If that's not sufficient, I can take a closer look at the "great deal of expense/complexity" option. Oracle 12 should make that easier as well - it "speaks" the language in which we store the cached data, which minimally should make it easier to tell when something's out of sync.

campmlc commented 5 years ago

OK - you had mentioned needing more processors before, so I'm happy to start that conversation with TACC if we have a clear need and direction. And we should add it to our list of things to budget for if there will be an associated cost.

On Mon, Feb 25, 2019 at 11:02 AM dustymc notifications@github.com wrote:

This problem occurs at the many:many intersection of...

UAM@ARCTOS> select count(*) from specimen_part;

COUNT(*)

5026559

and...

UAM@ARCTOS> select count(*) from container;

COUNT(*)

9224840

two large tables that have cruddy index stats because they're updated constantly, and both are optimized in favor up update rather than query.

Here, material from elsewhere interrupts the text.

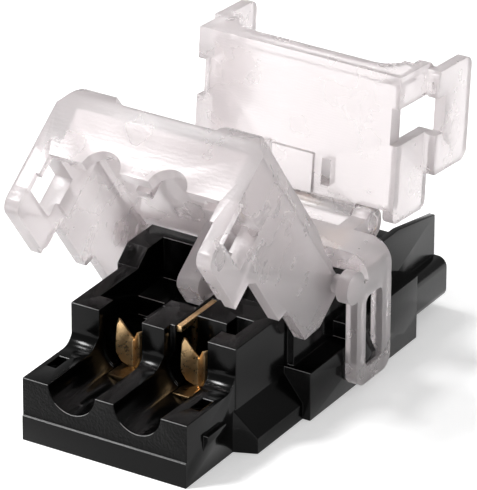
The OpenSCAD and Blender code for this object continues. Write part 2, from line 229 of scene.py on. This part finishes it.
def fill_inputs(tree, node, values):
    """Fills a node's first inputs from sockets, which are linked, or plain values."""
    for socket, value in zip(node.inputs, values):
        if isinstance(value, bpy.types.NodeSocket):
            tree.links.new(value, socket)
        else:
            socket.default_value = value


def math_node(tree, operation, first, second):
    """The result of a Math node over sockets or numbers."""
    node = tree.nodes.new("ShaderNodeMath")
    node.operation = operation
    fill_inputs(tree, node, (first, second))
    return node.outputs["Value"]


def vector_node(tree, operation, first, second):
    """A Vector Math node over sockets or vectors."""
    node = tree.nodes.new("ShaderNodeVectorMath")
    node.operation = operation
    fill_inputs(tree, node, (first, second))
    return node


def object_place(tree):
    """The place of a point in its object's own coordinates."""
    return tree.nodes.new("ShaderNodeTexCoord").outputs["Object"]


def object_axes(tree):
    """The X, Y and Z of a point in its object's own coordinates."""
    split = tree.nodes.new("ShaderNodeSeparateXYZ")
    tree.links.new(object_place(tree), split.inputs["Vector"])
    return split.outputs


def seen_by(tree, *rays):
    """One for rays of any of these kinds, and zero for all others."""
    path = tree.nodes.new("ShaderNodeLightPath")
    seen = path.outputs[rays[0]]
    for ray in rays[1:]:
        seen = math_node(tree, "MAXIMUM", seen, path.outputs[ray])
    return seen


def new_group(name, inputs, outputs):
    """An empty shader node group with named inputs (with defaults) and outputs."""
    group = bpy.data.node_groups.new(name, "ShaderNodeTree")
    for socket, default in inputs:
        made = group.interface.new_socket(
            socket, in_out="INPUT", socket_type="NodeSocketFloat")
        made.default_value = default
    for socket in outputs:
        group.interface.new_socket(socket, in_out="OUTPUT", socket_type="NodeSocketFloat")
    start = group.nodes.new("NodeGroupInput")
    end = group.nodes.new("NodeGroupOutput")
    return group, start, end


def mould_grain_group():
    """Fine grain of a surface: a height for bump, and broad patches that vary the gloss."""
    name = "Mould grain"
    if name in bpy.data.node_groups:
        return bpy.data.node_groups[name]
    group, start, end = new_group(name, [("Scale", BLACK_GRAIN)], ["Height", "Patches"])
    place = object_place(group)
    fine = group.nodes.new("ShaderNodeTexNoise")
    fine.inputs["Detail"].default_value = 5
    fine.inputs["Roughness"].default_value = 0.6
    group.links.new(place, fine.inputs["Vector"])
    group.links.new(start.outputs["Scale"], fine.inputs["Scale"])
    group.links.new(fine.outputs["Fac"], end.inputs["Height"])
    broad = group.nodes.new("ShaderNodeTexNoise")
    broad.inputs["Scale"].default_value = 420
    broad.inputs["Detail"].default_value = 3
    group.links.new(place, broad.inputs["Vector"])
    group.links.new(broad.outputs["Fac"], end.inputs["Patches"])
    return group


def ripple_group():
    """Flow ripples in clear plastic: wavy lines bent by a broad noise."""
    name = "Flow ripples"
    if name in bpy.data.node_groups:
        return bpy.data.node_groups[name]
    group, start, end = new_group(
        name, [("Scale", RIPPLE_SCALE), ("Bend", RIPPLE_BEND)], ["Height"])
    waves = group.nodes.new("ShaderNodeTexWave")
    waves.wave_type = "BANDS"
    waves.bands_direction = "Z"
    waves.inputs["Detail"].default_value = 3
    waves.inputs["Detail Scale"].default_value = 1.4
    waves.inputs["Detail Roughness"].default_value = 0.6
    group.links.new(object_place(group), waves.inputs["Vector"])
    group.links.new(start.outputs["Scale"], waves.inputs["Scale"])
    group.links.new(start.outputs["Bend"], waves.inputs["Distortion"])
    group.links.new(waves.outputs["Fac"], end.inputs["Height"])
    return group


def add_group(tree, group, **values):
    """Places a node group in a material, with its own values."""
    node = tree.nodes.new("ShaderNodeGroup")
    node.node_tree = group
    for name, value in values.items():
        node.inputs[name].default_value = value
    return node


def new_material(name):
    """A material with its tree and Principled shader."""
    material = bpy.data.materials.new(name)
    material.use_nodes = True
    return material, material.node_tree, material.node_tree.nodes["Principled BSDF"]


def ramp(tree, fac, stops):
    """A colour ramp over two stops of (position, grey value or colour)."""
    node = tree.nodes.new("ShaderNodeValToRGB")
    tree.links.new(fac, node.inputs["Fac"])
    for element, (position, value) in zip(node.color_ramp.elements, stops):
        element.position = position
        colour = value if isinstance(value, tuple) else (value, value, value)
        element.color = (*colour, 1)
    return node.outputs["Color"]


def bump(tree, height, distance, strength, normal=None):
    """The normal of a Bump node over a height, in metres of distance."""
    node = tree.nodes.new("ShaderNodeBump")
    node.inputs["Distance"].default_value = distance
    node.inputs["Strength"].default_value = strength
    tree.links.new(height, node.inputs["Height"])
    if normal is not None:
        tree.links.new(normal, node.inputs["Normal"])
    return node.outputs["Normal"]


def rounded_normal(tree):
    """The normal of the base's surface with its edges rounded in the shading."""
    node = tree.nodes.new("ShaderNodeBevel")
    node.samples = EDGE_SAMPLES
    node.inputs["Radius"].default_value = EDGE_RADIUS
    return node.outputs["Normal"]


def edge_highlight_mask(tree, rounded):
    """Where a highlight is painted: where the rounded normal leaves the flat one, on edges that
    face up and forwards.
    """
    flat = tree.nodes.new("ShaderNodeNewGeometry").outputs["Normal"]
    likeness = vector_node(tree, "DOT_PRODUCT", rounded, flat).outputs["Value"]
    bend = math_node(tree, "SUBTRACT", 1, likeness)
    on_edge = math_node(tree, "MULTIPLY", bend, EDGE_HIGHLIGHT_GAIN)
    limited = math_node(tree, "MINIMUM", on_edge, 1)
    aim = vector_node(tree, "DOT_PRODUCT", rounded, EDGE_HIGHLIGHT_AIM).outputs["Value"]
    well_aimed = math_node(tree, "GREATER_THAN", aim, EDGE_HIGHLIGHT_AIM_LEAST)
    return math_node(tree, "MULTIPLY", limited, well_aimed)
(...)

Container relates to itself, so the numbers of rows is a simpler picture than the number of things the optimizer actually has to sort through as well.

TACC is into "big data" and might be interested in working on a solution to things like this, but I certainly wouldn't know what to put in a request or grant. I'd guess something like striping the data across many solid-state drives would be the most likely to pay off, but that's best addressed by an Oracle performance expert. Maybe paying someone for a system tune-up is a sellable proposal. I don't know if that would fix this or not, but it should improve overall performance.

This seems to be a relatively rare problem - it only happens when an upstream container type changes, and we don't seem to do that very much. There are probably other things that should trigger FLAT to refresh and don't - that's sort of expected when trying to squish a complex system into an overgrown spreadsheet. It's not exactly a fix, but just refreshing FLAT when we have spare processors would probably make this unnoticeable, and would fix anything else that should have been recached but wasn't. TACC is moving us to Oracle 12 now, and it has some additional priority settings that we can probably use to get at "when we have spare processors."

If that's not sufficient, I can take a closer look at the "great deal of expense/complexity" option. Oracle 12 should make that easier as well - it "speaks" the language in which we store the cached data, which minimally should make it easier to tell when something's out of sync.

— You are receiving this because you commented. Reply to this email directly, view it on GitHub https://github.com/ArctosDB/arctos/issues/1945#issuecomment-467113805, or mute the thread https://github.com/notifications/unsubscribe-auth/AOH0hL4-cZEqUXDU1mLEvSy0NJ7EjYdZks5vRCUXgaJpZM4bIZZC .

dustymc commented 5 years ago

more processors

Yea, I'm probably too sloppy with that terminology. Throwing hardware at things is almost always the cheapest and easiest option, and sometimes it works. The last time we paid for an Oracle consultation, and that was a LONG time ago, it turned out what we needed was more, smaller disks that could be read simultaneously (and adding them was like flipping the "go fast" switch). I suppose my perspective flops around depending on what's causing problems at the moment, but if we were going to spend $$ on one performance-related thing, an Oracle consultant is probably the single best place to do so.

Jegelewicz commented 2 years ago

@dustymc is this still a problem?

Jegelewicz commented 2 years ago

@dustymc can we close this?

dustymc commented 2 years ago

No, I still don't have a solution.

Jegelewicz commented 2 years ago

Can I get a better description of the problem?

dustymc commented 2 years ago

Calling this next release - I don't have a real solution, but Arctos should now be using extra CPU to process the oldest records in flat, which will (hopefully) result in things like this being picked up before they are noticed.